48 CFR 6101.21 - Hearing procedures [Rule 21].
(a) Nature and conduct of hearings. (1) Except when necessary to maintain the confidentiality of protected material or testimony, or material submitted in camera, all hearings on the merits of cases shall be open to the public and conducted insofar as is convenient in regular hearing rooms. All other acts or proceedings may be done or conducted by the Board either in its offices or at other places.
(2) When cases involving common questions of law or fact are pending, the Board may order a joint hearing of any or all of the matters, claims, or issues in the cases.
(3) The Board may order a separate hearing of any matters, claims, or issues pending in any case. The Board may enter appropriate orders or decisions with respect to any matters, claims, or issues that are heard separately.
(4) Upon the agreement of the parties or upon its own initiative, the Board may notify the parties before a hearing begins that it will limit the hearing to those issues of law and fact relating to the right of a party to recover, reserving the determination of the amount of recovery, if any, for other proceedings.
(5) Before the hearing begins, the Board may prescribe a time within which the presentation of evidence must be concluded, and may establish time limits on the direct and cross-examination of witnesses.
(6) Upon the request of either party or if the Board deems it advisable, the Board will order witnesses to be excluded from the hearing room so they cannot hear the testimony of other witnesses.

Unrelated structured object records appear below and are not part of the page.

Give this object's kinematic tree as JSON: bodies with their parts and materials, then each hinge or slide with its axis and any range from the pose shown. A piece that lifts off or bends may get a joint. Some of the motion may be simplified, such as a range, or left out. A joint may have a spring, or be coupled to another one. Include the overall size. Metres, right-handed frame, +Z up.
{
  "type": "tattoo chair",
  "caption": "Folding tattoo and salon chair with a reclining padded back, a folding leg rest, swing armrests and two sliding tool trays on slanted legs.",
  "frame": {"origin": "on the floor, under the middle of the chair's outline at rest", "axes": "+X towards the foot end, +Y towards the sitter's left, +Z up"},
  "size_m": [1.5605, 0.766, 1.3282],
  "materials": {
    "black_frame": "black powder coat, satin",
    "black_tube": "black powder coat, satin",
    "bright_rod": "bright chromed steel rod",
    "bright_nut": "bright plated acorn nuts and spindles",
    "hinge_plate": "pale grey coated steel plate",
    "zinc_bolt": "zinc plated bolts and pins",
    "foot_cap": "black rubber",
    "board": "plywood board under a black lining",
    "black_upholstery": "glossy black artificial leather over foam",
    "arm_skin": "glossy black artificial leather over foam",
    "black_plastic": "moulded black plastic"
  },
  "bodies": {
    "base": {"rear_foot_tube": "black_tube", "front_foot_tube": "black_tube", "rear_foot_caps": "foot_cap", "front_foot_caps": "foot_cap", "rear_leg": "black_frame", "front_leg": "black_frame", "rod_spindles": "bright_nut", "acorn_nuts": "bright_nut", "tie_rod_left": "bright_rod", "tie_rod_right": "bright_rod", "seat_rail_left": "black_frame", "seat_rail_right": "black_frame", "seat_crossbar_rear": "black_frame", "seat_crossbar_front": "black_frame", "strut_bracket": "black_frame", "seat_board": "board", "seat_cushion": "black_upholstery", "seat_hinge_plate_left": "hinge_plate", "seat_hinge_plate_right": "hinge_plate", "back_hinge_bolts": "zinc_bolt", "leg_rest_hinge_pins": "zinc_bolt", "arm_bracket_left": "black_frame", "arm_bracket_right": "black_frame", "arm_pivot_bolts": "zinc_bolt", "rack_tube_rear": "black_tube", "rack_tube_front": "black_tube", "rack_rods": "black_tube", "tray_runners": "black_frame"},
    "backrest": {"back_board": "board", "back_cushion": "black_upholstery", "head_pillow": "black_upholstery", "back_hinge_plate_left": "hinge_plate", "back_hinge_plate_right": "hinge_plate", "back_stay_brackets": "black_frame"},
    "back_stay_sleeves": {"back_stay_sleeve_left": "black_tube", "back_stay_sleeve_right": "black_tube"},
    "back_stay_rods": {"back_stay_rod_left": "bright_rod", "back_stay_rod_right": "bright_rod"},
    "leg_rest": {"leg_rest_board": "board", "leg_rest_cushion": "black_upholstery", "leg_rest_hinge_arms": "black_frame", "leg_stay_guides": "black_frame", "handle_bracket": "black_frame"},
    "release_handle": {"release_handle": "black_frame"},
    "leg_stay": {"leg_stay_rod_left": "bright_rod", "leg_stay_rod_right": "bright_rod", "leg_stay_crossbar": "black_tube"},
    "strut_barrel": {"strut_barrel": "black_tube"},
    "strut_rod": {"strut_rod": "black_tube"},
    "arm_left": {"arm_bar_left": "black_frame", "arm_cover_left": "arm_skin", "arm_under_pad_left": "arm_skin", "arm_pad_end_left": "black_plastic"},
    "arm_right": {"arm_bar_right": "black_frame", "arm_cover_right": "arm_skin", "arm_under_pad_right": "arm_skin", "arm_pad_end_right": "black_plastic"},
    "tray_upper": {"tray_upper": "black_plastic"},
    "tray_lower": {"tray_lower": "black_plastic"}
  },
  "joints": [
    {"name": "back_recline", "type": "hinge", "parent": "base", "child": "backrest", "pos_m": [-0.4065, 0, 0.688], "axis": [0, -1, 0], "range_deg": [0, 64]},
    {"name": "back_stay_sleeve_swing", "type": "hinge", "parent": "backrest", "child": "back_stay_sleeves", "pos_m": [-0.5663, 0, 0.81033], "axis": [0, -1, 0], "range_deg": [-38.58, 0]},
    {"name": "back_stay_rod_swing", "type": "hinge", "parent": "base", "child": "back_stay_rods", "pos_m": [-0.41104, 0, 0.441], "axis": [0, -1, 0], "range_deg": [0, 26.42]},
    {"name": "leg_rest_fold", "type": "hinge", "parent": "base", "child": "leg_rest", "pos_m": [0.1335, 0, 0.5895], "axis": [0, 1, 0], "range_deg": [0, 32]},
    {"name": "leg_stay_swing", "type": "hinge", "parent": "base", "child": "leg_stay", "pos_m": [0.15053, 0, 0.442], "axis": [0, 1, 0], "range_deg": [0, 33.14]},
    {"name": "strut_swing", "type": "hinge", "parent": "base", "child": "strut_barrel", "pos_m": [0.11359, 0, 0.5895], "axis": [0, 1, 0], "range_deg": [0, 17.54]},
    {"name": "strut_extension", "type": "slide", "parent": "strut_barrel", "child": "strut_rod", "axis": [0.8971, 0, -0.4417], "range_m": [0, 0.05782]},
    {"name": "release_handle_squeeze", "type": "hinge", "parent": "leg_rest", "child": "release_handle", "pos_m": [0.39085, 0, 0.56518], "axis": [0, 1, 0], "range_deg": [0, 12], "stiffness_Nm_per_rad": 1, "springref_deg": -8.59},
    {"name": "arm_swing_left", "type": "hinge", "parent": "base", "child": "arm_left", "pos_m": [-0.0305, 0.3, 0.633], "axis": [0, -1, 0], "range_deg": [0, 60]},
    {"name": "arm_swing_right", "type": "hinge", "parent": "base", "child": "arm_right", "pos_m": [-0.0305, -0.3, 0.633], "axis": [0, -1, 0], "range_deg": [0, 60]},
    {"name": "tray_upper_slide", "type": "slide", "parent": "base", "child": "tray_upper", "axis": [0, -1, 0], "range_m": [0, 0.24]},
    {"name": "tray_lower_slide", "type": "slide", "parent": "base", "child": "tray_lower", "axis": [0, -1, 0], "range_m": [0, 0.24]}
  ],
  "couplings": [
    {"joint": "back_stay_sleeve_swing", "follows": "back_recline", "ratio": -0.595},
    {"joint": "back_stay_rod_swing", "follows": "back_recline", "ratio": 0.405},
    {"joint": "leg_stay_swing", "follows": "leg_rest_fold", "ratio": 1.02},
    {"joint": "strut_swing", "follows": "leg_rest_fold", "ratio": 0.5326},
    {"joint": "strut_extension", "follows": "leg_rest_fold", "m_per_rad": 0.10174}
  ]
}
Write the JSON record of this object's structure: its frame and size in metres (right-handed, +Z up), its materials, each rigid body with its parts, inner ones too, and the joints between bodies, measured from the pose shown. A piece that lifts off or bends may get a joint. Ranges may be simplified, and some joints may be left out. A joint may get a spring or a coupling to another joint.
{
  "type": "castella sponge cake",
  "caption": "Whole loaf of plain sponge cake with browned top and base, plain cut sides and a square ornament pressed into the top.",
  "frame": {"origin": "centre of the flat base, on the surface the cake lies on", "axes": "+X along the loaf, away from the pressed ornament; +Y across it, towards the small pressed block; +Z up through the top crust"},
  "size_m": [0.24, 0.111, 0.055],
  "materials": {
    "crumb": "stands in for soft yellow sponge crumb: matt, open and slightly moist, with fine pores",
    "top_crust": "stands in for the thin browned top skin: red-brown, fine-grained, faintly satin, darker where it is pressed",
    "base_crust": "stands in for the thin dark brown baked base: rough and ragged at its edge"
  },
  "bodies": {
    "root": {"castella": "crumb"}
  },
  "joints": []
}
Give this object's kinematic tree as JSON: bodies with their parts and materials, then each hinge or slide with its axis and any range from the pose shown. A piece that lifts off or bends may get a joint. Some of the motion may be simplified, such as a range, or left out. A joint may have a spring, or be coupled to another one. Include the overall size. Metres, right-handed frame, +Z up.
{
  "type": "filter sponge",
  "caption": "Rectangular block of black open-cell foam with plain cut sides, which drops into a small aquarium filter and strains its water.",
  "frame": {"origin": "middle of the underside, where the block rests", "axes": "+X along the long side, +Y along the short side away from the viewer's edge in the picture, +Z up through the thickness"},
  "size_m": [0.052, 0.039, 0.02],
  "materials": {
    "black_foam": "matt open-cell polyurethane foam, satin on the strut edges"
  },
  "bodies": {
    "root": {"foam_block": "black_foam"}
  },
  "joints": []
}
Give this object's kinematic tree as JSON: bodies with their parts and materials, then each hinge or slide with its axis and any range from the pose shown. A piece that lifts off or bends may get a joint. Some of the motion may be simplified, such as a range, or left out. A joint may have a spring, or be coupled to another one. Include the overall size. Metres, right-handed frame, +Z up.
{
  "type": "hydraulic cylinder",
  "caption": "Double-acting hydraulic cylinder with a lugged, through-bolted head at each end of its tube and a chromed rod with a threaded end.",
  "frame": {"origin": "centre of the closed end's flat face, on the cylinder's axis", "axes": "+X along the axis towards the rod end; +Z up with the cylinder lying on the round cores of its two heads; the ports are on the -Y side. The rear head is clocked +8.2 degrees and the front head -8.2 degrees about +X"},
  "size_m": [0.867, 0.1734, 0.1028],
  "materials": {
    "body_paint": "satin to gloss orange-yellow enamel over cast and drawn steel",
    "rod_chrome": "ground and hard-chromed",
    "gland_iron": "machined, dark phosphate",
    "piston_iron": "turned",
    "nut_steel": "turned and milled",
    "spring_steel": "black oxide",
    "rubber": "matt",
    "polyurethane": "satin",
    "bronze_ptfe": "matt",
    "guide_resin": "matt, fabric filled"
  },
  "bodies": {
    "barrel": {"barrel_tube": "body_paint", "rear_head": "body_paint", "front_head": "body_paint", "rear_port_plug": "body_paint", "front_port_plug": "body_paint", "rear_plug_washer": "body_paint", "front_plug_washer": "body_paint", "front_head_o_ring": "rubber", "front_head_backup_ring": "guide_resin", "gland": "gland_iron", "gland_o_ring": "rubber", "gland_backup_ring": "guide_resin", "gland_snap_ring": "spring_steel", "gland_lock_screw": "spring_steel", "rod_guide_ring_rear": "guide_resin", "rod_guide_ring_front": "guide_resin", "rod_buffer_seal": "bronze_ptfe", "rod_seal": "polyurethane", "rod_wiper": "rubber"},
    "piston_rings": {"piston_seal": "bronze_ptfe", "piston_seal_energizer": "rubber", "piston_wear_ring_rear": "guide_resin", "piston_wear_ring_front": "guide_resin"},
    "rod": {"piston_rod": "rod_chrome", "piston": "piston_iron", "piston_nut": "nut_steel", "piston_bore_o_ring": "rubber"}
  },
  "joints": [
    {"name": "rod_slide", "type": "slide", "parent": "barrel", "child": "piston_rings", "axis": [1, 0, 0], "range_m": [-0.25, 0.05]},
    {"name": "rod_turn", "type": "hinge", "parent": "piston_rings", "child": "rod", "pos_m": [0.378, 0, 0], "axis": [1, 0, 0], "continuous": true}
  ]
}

The Board will not exclude a party who is an individual, the designated representative of a party which is an entity, a person whose presence is essential to the presentation of a party's case, or someone authorized by statute to be present.
(b) Continuances; change of location. Whenever practicable, a hearing will be conducted in one continuous session or a series of consecutive sessions at a single location. However, the Board may at any time continue the hearing to a future date and may arrange to conduct the hearing in more than one location. The Board may also continue a hearing to permit a party to conduct additional discovery on conditions established by the Board. In exercising its discretion to continue a hearing or to change its location, the Board will give due consideration to the same elements (set forth in 6101.20(a) (Rule 20(a))) that it considers in scheduling hearings.
(c) Availability of witnesses, documents, and other tangible things. It is the responsibility of a party desiring to call any witness, or to use any document or other tangible thing as an exhibit in the course of a hearing, to ensure that whomever it wishes to call and whatever it wishes to use is available at the hearing. If a witness cannot be made available at the site of the hearing, the party who wishes to call the witness may file a motion that the witness be allowed to testify remotely, whether by telephone, video conference, or some other method.
(d) Enlargement of the record. The Board may at any time during the conduct of a hearing require evidence or argument in addition to that put forth by the parties.
(e) Examination of witnesses. Witnesses before the Board will testify under oath or affirmation. A party or the Board may obtain an answer from any witness to any question that is not the subject of an objection that the Board sustains.
(f) Refusal to be sworn. If a person called as a witness refuses to be sworn or to affirm before testifying, the Board may direct that witness to be sworn or to affirm and, in the event of continued refusal, the Board may permit the taking of testimony without oath or affirmation. If the Board permits a witness to testify without oath or affirmation, the Board will explain that statements made during the hearing are subject to provisions of federal law imposing penalties, including criminal penalties, for knowingly making false representations. Alternatively, the Board may refuse to permit the examination of that witness, in which event it may state for the record the inferences it draws from the witness's refusal to testify under oath or affirmation. Alternatively, the Board may issue a subpoena to compel that witness to testify under oath or affirmation and, in the event of the witness's continued refusal to be sworn or to affirm, may seek enforcement of that subpoena pursuant to 6101.16(h) (Rule 16(h)).
(g) Refusal to answer. If a witness refuses to answer a question put to him in the course of his testimony, the Board may direct that witness to answer and, in the event of continued refusal, the Board may state for the record the inferences it draws from the refusal to answer. Alternatively, the Board may issue a subpoena to compel that witness to testify and, in the event of the witness's continued refusal to testify, may seek enforcement of that subpoena pursuant to 6101.16(h) (Rule 16(h)).
(h) Issues not raised by pleadings. If evidence is objected to at a hearing on the ground that it is not within the issues raised by the pleadings, it may nevertheless be admitted by the Board if it is within the proper scope of the case. If such evidence is admitted, the Board may grant the objecting party a continuance to enable it to meet such evidence. If such evidence is admitted, the pleadings may be amended to conform to the evidence, as provided by 6101.6(f) (Rule 6(f)).
(i) Delay by parties. If the Board determines that the hearing is being unreasonably delayed by the failure of a party to produce evidence, or by the undue prolongation of the presentation of evidence, it may, during the hearing, prescribe a time or times within which the presentation of evidence must be concluded, establish time limits on the direct or cross-examination of witnesses, and enforce such order or ruling by appropriate sanctions.